2020 Küresel Beslenme Raporu‘na göre dünyanın yarısı, tarımın büyük ölçüde kalorisi yüksek besinlerin üretimine yönelmesi; aşırı işlenmiş gıdaların yaygın ve maliyetinin düşük olması dolayısıyla sağlıklı gıdaya erişemiyor. Rapora göre, eşitsizlik hem ülkeler arası seviyede hem de ülkelerin kendi içinde mevcut.
Kötü beslenme hastalıkları arttırıyor
Dünyadaki 820 milyon insanın dokuzda birinin aç olduğunun belirtildiği rapora göre, toplam nüfusun üçte biri ise aşırı kilolu ya da obez. Kötü beslenmeden kaynaklı obezite ve beslenmeyle ilişkili diyabet, kalp rahatsızlıkları ve kanser oranları da pek çok ülkede artıyor.
BM‘nin gıda güvenliğinden sorumlu biriminin özel temsilcisi David Nabarro, raporun koronavirüs salgınından önce yazılmış olduğuna dikkat çekiyor ve “Ülkelerin virüsü kontrol etme çabaları sırasında, açlık ve kötü beslenmenin önüne geçmede elde edilen kazanımların yitirilmesi gibi bir risk ciddi olarak mevcut” yorumunda bulunuyor.
Gelişmiş ülkelerde obezite oranı yoksul ülkelere göre beş kat fazla
BM geçen ay salgının küresel açlıkla karşı karşıya olan halkların salgından iki misli etkilenebileceğini söylemişti. Yetersiz beslenenlerin zayıf bağışıklık sistemleri nedeniyle koronavirüs karşısında daha riskli konumda olduklarını belirten Nabarro da, obezite ve diyabetin daha da ağır sonuçlara yol açabileceğini belirtiyor.

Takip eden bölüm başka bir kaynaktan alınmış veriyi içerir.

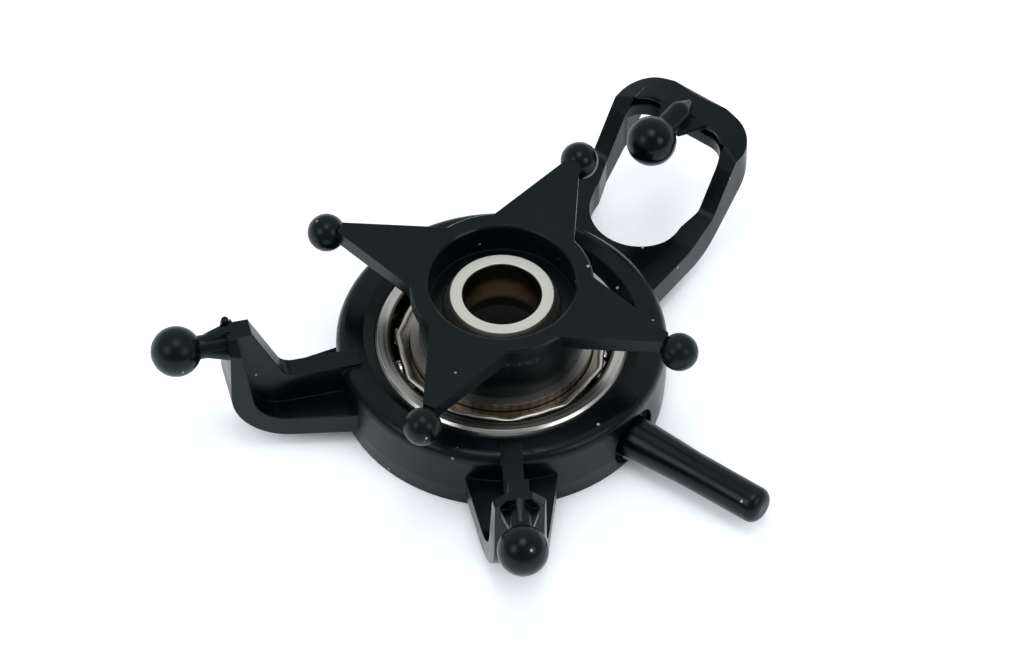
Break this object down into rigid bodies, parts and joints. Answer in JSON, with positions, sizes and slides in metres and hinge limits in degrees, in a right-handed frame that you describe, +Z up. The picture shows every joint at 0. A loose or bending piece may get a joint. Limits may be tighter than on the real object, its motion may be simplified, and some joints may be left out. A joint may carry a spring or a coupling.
{
  "type": "helicopter swashplate",
  "caption": "Tilting helicopter swashplate: a fixed plate with servo ball arms and an anti-rotation pin, and a star with link balls that turns on a ball bearing round a steel pivot ball.",
  "frame": {"origin": "centre of the steel pivot ball, on the main shaft's axis", "axes": "+Z up along the main shaft towards the rotor head, +Y towards the elevator loop, +X towards the anti-rotation pin"},
  "size_m": [0.022, 0.0244, 0.0063],
  "materials": {
    "black_plastic": "injection moulded, satin gloss",
    "pivot_steel": "fine turned",
    "race_steel": "ground",
    "cage_steel": "pressed",
    "ball_steel": "polished"
  },
  "bodies": {
    "fixed_plate": {"outer_ring": "black_plastic", "bearing_outer_race": "race_steel"},
    "star": {"rotating_star": "black_plastic", "bearing_inner_race": "race_steel"},
    "cage": {"bearing_cage_upper": "cage_steel", "bearing_cage_lower": "cage_steel", "bearing_ball_01": "ball_steel", "bearing_ball_02": "ball_steel", "bearing_ball_03": "ball_steel", "bearing_ball_04": "ball_steel", "bearing_ball_05": "ball_steel", "bearing_ball_06": "ball_steel", "bearing_ball_07": "ball_steel", "bearing_ball_08": "ball_steel", "bearing_ball_09": "ball_steel", "bearing_ball_10": "ball_steel", "bearing_ball_11": "ball_steel"},
    "pivot_ball": {"pivot_ball": "pivot_steel"}
  },
  "joints": [
    {"name": "star_spin", "type": "hinge", "parent": "fixed_plate", "child": "star", "pos_m": [0, 0, 0], "axis": [0, 0, 1], "continuous": true},
    {"name": "cage_spin", "type": "hinge", "parent": "fixed_plate", "child": "cage", "pos_m": [0, 0, 0], "axis": [0, 0, 1], "continuous": true},
    {"name": "ball_tilt", "type": "hinge", "parent": "star", "child": "pivot_ball", "pos_m": [0, 0, 0], "axis": [1, 0, 0], "range_deg": [-10, 10]}
  ],
  "couplings": [
    {"joint": "cage_spin", "follows": "star_spin", "ratio": 0.42563}
  ]
}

Rapora göre, kilo alamama sorunu, dünyanın en yoksul ülkelerinde, varlıklı ülkelere göre on kat fazla görülüyor, obezite ve fazla kilo oranı ise gelişmiş ülkelerde, gelişmekte olanlarınkinin beş katı.
Raporun sonuç kısmında iklim bilimcilerin,Hükümetlerarası İklim Değişikliği Paneli‘nin (IPCC) geçen yıl yayımlanan ve sera gazı emisyonunun dörtte birinin sorumlusunun verimsiz toprak kullanımı olduğunu ortaya koyan rapordan hareketle yapmış olduğu, gıda ve arazi kullanımında dönüşüm çağrısı yer aldı.
‘Sürdürülebilir besin ve sağlık sistemleri yaratılmalı’
IPPC’nin raporunun gıda güvenliğiyle ilgili kısmını kaleme alan, Nasa Uzay Çalışmaları Goddard Enstitüsü’nden (GISS) iklim uzmanı Cynthia Rosenzweig‘a göre bu; ülkeler, uluslararası örgütler, hükümetdışı örgütler ve tüm sistemlere, gıda sisteminde dönüşüm yaratmaları için yapılmış bir harekete geçme çağrısı:
“Kötü beslenme, katlanarak büyüyen bir tehdit. Fikrimce, kötü beslenenlerin bağışıklık sisteminin daha zayıf olduğu gerçeği ihmal ediliyor.”
Burkina Faso‘da yumurtanın buğday ve pirince oranla 15 misli pahalı olduğunu belirten Rosenzweig, dünya çapında gıda fiyatlarındaki eşitsizliğe karşı hükümetlerin ve yasa yapıcıların sürdürülebilir besin ve sağlık sistemleri yaratmak üzere harekete geçmesi gerektiğini dile getirdi.